## What is required:
Every line in the data below from the one containing "Continue the three.js" down to the one containing "return x + 3.3 * t * hump(s, 0, 0.07), z", both included, must be retyped exactly; no other line is to appear.

## Exercise data:

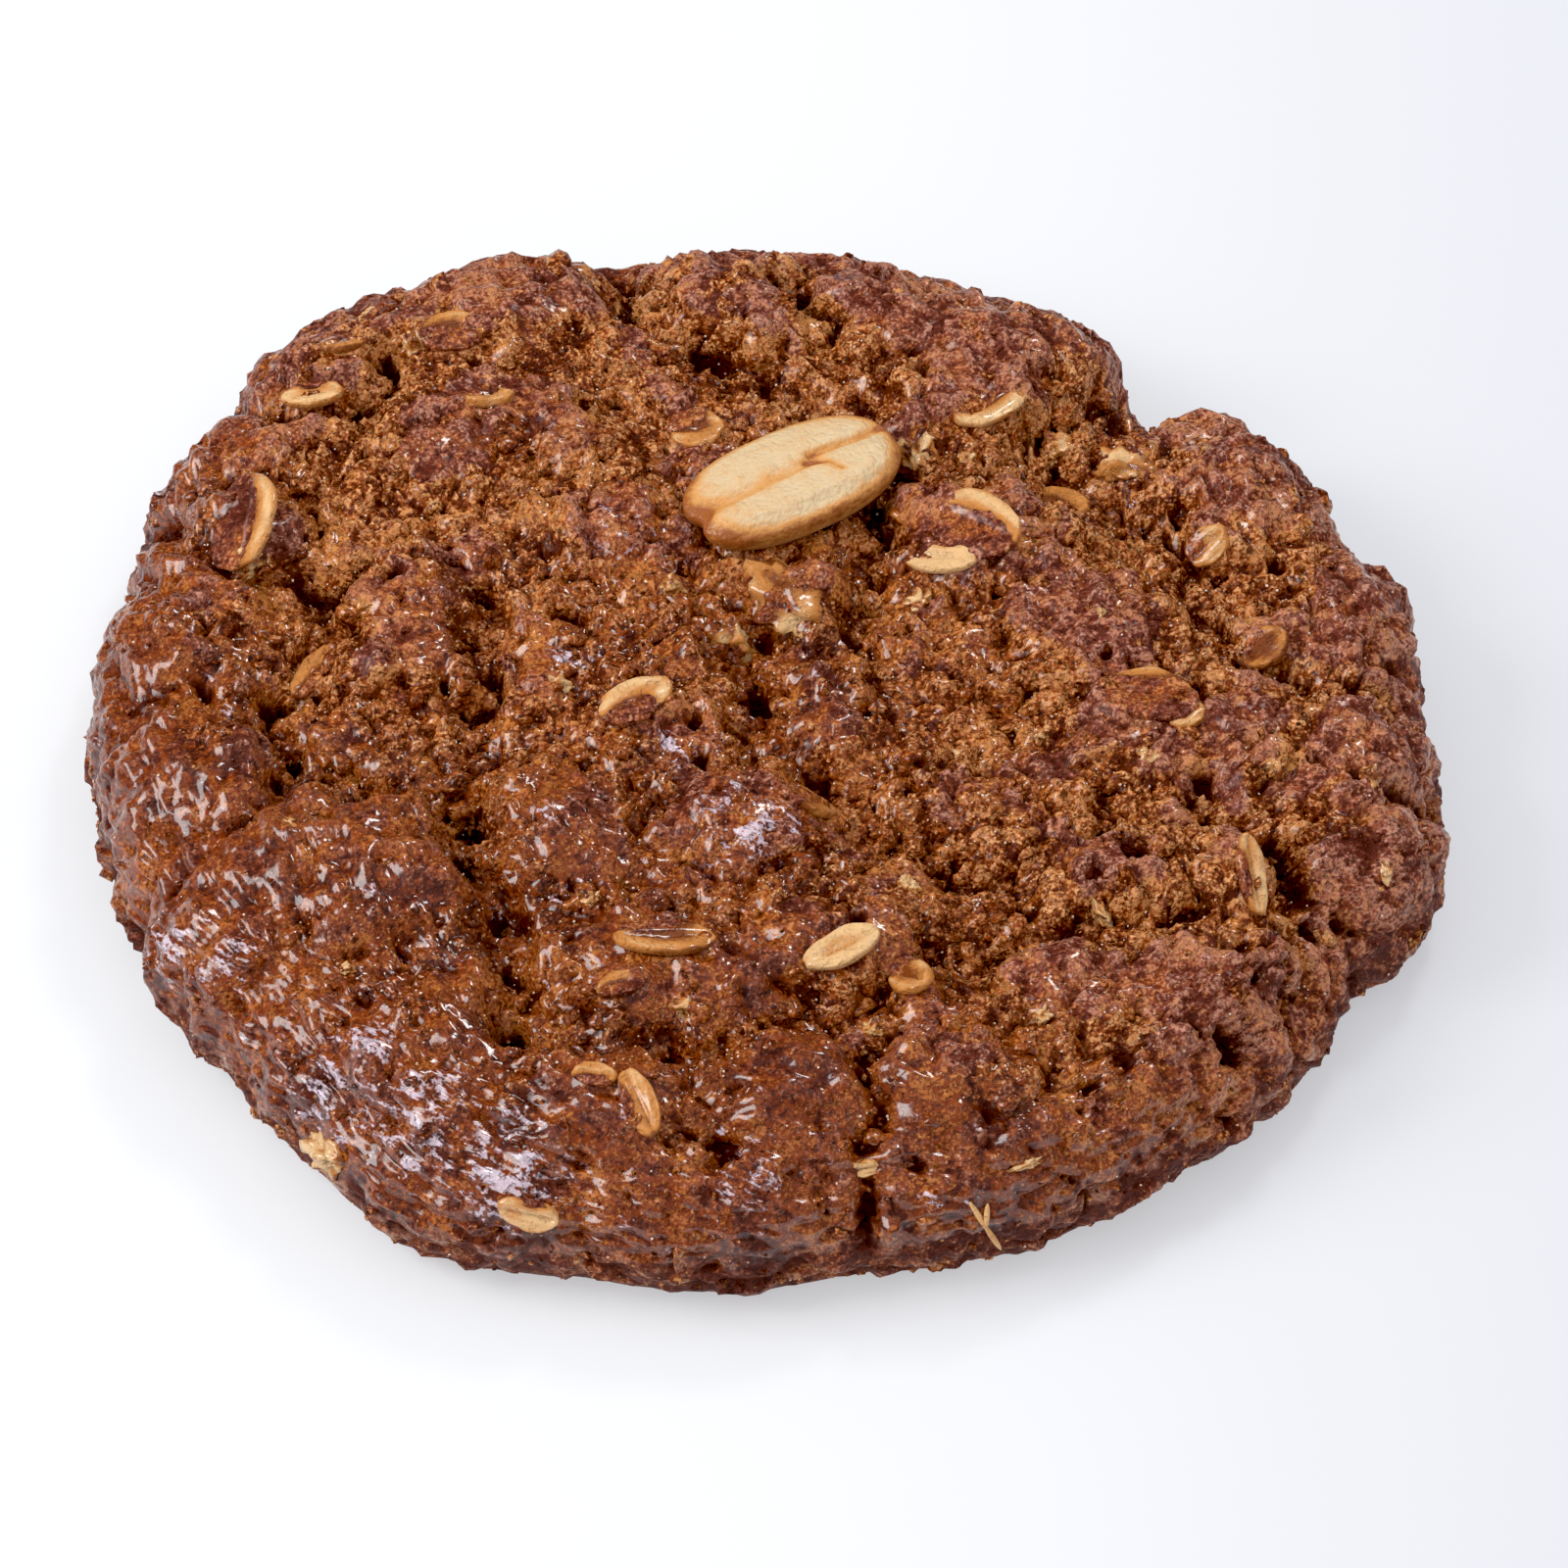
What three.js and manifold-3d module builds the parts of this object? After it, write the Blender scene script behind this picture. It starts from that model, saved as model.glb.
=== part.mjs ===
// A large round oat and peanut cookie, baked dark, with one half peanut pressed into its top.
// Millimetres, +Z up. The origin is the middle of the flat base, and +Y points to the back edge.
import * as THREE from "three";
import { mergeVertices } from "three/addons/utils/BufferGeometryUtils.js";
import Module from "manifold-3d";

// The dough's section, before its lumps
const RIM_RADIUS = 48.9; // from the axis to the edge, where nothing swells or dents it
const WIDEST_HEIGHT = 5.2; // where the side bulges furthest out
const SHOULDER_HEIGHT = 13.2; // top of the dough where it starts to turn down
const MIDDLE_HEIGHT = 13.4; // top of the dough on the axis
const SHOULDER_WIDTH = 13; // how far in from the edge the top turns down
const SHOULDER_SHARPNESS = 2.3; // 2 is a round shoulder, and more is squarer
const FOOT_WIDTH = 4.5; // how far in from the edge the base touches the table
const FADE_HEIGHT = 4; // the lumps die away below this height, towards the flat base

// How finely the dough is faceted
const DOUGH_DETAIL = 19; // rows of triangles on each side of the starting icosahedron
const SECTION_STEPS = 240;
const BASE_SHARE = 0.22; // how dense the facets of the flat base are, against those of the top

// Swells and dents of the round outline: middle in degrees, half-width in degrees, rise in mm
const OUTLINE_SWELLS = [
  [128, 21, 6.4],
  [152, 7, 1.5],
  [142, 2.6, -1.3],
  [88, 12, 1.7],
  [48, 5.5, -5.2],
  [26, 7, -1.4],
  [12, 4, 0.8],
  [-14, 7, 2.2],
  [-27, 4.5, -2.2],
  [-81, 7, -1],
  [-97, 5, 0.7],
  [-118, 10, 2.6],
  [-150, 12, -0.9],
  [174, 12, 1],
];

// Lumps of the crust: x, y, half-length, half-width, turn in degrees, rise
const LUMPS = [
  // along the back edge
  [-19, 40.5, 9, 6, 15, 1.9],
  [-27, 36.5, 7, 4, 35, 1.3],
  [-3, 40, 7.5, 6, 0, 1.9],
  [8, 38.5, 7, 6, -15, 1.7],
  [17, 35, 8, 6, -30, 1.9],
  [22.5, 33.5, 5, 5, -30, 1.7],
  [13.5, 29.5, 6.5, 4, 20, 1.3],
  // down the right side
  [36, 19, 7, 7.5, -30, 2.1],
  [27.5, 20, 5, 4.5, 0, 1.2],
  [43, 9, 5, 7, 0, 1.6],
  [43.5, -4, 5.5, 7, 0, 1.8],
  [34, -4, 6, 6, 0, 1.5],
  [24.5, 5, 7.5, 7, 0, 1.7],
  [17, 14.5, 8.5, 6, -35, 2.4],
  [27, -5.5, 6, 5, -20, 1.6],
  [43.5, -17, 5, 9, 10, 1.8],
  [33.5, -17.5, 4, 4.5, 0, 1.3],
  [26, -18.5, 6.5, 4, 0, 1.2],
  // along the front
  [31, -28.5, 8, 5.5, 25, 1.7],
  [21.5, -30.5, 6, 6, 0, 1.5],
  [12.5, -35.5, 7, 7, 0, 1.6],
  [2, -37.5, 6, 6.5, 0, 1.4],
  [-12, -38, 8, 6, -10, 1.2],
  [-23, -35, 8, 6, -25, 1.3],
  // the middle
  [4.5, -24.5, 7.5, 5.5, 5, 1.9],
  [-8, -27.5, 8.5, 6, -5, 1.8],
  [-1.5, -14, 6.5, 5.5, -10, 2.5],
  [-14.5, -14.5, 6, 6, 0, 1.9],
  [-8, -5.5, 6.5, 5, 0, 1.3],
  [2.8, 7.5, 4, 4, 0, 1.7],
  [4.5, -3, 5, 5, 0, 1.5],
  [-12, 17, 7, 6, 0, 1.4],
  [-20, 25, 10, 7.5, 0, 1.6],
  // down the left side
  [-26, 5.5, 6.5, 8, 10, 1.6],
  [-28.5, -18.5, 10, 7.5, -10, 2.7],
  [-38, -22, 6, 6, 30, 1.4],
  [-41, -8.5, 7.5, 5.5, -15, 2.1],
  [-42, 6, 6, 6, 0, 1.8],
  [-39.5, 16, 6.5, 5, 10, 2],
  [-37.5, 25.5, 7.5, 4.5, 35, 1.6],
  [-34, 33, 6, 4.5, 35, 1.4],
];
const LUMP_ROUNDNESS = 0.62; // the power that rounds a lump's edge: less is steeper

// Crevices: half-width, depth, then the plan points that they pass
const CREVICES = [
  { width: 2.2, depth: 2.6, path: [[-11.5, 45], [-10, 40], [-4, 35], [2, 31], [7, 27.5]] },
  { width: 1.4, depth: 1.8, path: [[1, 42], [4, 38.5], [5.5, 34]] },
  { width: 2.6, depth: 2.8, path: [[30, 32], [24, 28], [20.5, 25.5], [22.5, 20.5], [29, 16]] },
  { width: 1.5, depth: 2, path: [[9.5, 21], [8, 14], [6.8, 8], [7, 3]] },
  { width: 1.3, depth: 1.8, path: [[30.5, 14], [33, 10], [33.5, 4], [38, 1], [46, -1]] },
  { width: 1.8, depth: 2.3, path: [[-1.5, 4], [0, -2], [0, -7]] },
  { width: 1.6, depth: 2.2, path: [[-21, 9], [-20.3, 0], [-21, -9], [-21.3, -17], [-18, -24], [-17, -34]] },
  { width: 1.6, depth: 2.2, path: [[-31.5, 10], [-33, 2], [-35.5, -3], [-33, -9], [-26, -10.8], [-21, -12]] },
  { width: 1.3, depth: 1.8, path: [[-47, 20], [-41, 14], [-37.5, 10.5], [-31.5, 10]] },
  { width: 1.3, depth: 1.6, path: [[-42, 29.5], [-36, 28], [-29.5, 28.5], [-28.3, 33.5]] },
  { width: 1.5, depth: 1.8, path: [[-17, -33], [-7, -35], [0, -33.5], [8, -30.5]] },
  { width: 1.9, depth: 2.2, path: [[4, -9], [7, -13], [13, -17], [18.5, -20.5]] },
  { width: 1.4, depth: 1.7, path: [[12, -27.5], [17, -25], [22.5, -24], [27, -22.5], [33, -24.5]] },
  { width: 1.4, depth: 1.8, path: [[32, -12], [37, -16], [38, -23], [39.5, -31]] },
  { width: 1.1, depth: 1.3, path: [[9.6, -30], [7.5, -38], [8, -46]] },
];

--

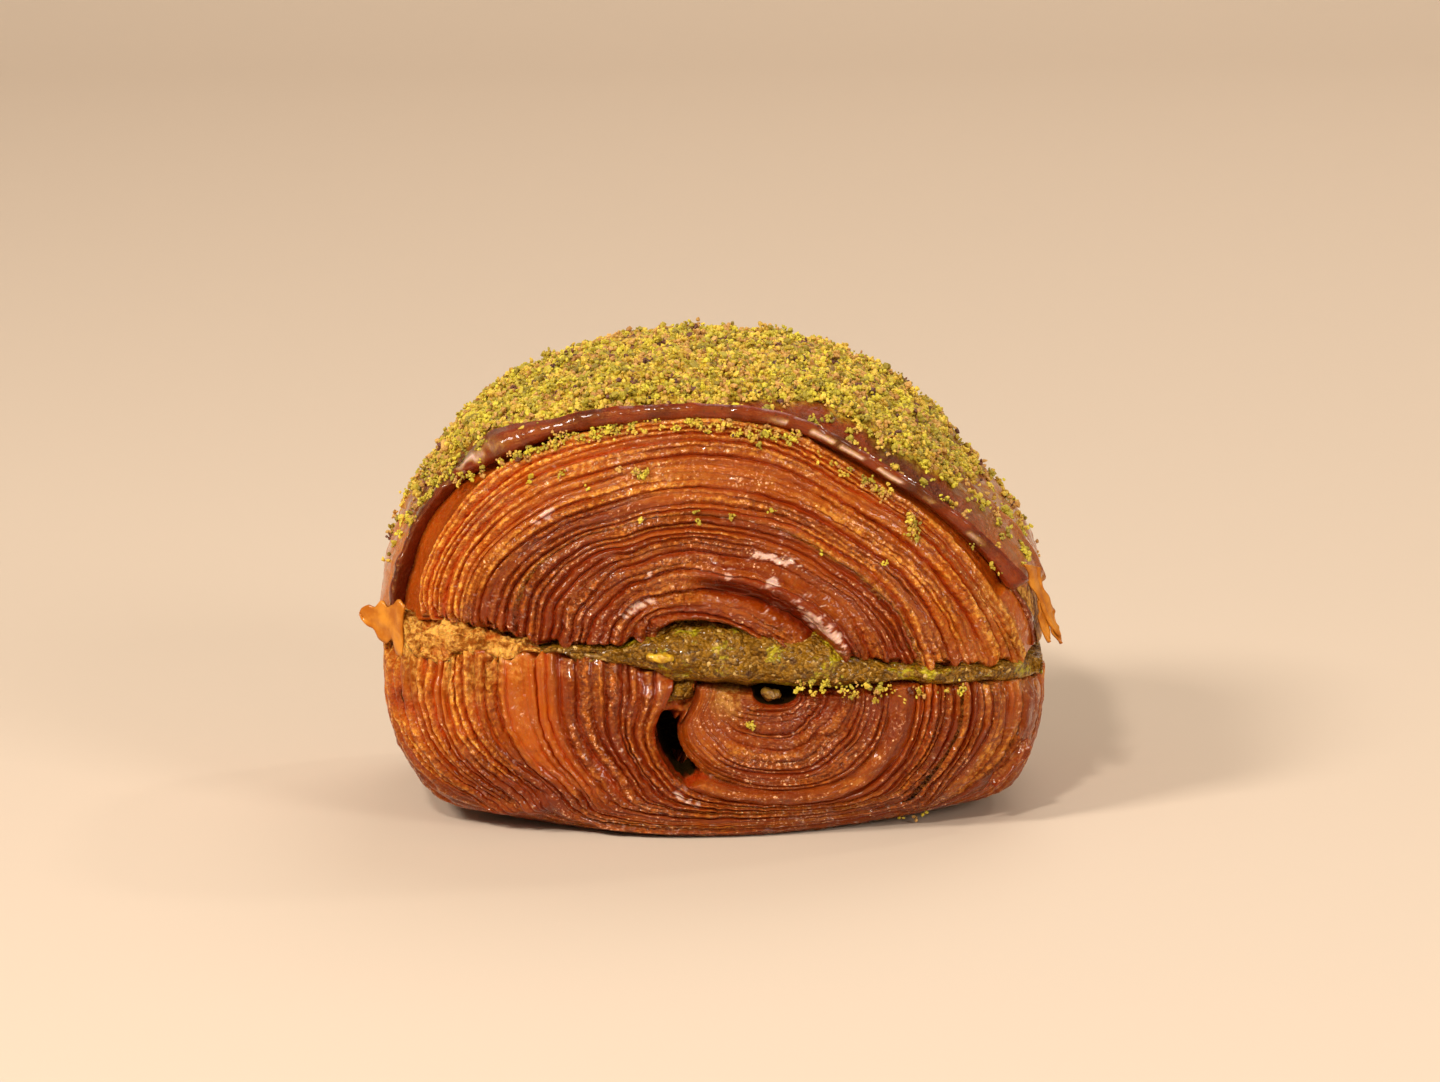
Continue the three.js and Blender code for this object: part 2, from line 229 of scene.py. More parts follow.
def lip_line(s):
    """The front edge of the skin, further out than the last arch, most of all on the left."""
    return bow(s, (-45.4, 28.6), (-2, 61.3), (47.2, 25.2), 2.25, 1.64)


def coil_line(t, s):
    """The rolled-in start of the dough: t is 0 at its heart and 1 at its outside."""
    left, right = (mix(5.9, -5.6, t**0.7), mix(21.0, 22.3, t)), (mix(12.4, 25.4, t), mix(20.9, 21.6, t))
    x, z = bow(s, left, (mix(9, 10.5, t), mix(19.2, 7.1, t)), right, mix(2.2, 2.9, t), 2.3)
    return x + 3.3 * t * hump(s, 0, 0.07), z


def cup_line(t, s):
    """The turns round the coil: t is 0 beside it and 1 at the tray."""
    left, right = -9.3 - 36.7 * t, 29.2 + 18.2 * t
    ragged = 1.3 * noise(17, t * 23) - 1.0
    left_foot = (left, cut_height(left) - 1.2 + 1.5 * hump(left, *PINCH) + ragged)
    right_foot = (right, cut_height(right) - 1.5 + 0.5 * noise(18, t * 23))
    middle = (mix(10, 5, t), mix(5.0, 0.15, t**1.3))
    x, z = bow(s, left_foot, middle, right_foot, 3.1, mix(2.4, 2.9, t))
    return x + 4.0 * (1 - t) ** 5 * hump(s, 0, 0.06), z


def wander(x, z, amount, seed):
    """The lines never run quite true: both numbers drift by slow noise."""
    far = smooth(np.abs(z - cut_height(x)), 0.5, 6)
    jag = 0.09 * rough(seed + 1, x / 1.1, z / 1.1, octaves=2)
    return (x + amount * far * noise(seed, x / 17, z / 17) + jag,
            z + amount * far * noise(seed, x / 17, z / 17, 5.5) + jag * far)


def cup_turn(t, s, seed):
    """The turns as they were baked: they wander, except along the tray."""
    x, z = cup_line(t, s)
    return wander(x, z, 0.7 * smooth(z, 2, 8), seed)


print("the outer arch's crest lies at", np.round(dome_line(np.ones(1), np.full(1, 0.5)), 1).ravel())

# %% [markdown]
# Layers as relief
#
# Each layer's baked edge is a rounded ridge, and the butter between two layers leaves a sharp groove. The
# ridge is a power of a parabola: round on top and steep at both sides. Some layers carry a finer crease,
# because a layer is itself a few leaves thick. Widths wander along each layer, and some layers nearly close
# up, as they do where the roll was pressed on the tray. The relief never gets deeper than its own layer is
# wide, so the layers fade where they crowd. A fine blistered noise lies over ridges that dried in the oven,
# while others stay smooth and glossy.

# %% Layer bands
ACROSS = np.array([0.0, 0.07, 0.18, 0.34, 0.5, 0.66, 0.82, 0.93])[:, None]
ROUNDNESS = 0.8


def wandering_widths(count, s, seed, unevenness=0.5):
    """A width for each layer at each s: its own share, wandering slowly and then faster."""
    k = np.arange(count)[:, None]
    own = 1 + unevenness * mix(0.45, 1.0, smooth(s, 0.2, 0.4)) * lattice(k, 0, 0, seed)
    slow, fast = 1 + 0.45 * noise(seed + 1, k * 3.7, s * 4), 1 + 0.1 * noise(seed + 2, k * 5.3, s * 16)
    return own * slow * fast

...

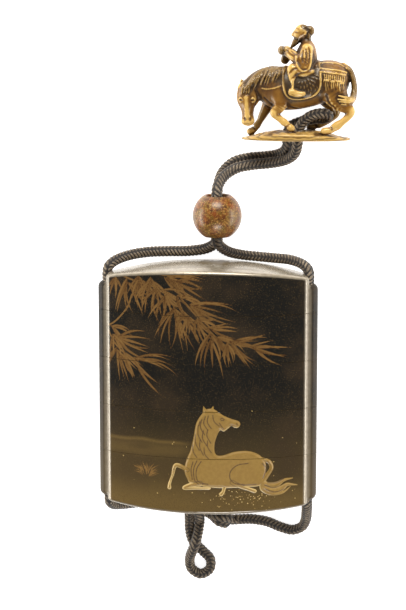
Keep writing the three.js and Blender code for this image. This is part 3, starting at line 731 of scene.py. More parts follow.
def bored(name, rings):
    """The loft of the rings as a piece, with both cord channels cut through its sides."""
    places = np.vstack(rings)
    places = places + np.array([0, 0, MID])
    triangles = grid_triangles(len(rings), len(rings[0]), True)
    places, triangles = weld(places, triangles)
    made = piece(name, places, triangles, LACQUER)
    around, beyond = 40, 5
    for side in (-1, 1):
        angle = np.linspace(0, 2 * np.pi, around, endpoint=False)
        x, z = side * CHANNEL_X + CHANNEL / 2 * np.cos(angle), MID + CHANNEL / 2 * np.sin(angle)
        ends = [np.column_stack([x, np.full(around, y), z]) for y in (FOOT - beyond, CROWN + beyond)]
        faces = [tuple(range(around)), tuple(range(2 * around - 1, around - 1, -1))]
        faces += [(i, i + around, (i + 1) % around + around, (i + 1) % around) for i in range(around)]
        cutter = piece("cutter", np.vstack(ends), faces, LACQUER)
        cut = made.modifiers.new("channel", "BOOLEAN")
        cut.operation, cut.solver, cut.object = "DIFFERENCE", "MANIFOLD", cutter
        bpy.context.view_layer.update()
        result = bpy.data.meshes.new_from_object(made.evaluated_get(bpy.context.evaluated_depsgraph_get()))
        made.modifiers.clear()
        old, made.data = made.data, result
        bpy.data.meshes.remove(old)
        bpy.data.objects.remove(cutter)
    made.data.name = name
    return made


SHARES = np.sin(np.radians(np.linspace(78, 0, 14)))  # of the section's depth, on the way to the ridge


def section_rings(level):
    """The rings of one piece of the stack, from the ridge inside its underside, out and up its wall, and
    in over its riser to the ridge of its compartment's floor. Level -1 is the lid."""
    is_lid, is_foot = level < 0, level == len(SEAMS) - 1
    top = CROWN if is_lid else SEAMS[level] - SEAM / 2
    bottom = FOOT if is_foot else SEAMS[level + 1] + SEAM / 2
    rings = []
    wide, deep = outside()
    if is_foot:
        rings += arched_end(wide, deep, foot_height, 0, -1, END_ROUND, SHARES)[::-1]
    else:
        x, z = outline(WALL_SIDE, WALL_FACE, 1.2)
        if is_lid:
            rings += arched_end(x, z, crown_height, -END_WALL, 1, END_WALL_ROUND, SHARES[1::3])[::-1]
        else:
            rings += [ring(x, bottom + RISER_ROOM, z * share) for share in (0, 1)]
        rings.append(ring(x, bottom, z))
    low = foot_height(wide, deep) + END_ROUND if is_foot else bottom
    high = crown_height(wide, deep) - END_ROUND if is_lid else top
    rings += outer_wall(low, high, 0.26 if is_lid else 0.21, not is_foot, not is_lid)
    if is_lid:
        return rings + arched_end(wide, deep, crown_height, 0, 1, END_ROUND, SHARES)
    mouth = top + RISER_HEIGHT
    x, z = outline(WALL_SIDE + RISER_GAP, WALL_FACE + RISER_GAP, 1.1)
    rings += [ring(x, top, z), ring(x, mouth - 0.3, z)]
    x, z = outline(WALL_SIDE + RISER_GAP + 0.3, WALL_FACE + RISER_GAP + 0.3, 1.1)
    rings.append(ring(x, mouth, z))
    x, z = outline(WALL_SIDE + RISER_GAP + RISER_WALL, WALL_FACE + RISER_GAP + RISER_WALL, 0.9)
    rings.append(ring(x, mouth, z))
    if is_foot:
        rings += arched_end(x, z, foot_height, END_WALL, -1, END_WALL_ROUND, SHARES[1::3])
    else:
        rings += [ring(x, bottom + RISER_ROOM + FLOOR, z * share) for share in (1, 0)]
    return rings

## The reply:
Continue the three.js and Blender code for this object: part 2, from line 229 of scene.py. More parts follow.
def lip_line(s):
    """The front edge of the skin, further out than the last arch, most of all on the left."""
    return bow(s, (-45.4, 28.6), (-2, 61.3), (47.2, 25.2), 2.25, 1.64)


def coil_line(t, s):
    """The rolled-in start of the dough: t is 0 at its heart and 1 at its outside."""
    left, right = (mix(5.9, -5.6, t**0.7), mix(21.0, 22.3, t)), (mix(12.4, 25.4, t), mix(20.9, 21.6, t))
    x, z = bow(s, left, (mix(9, 10.5, t), mix(19.2, 7.1, t)), right, mix(2.2, 2.9, t), 2.3)
    return x + 3.3 * t * hump(s, 0, 0.07), z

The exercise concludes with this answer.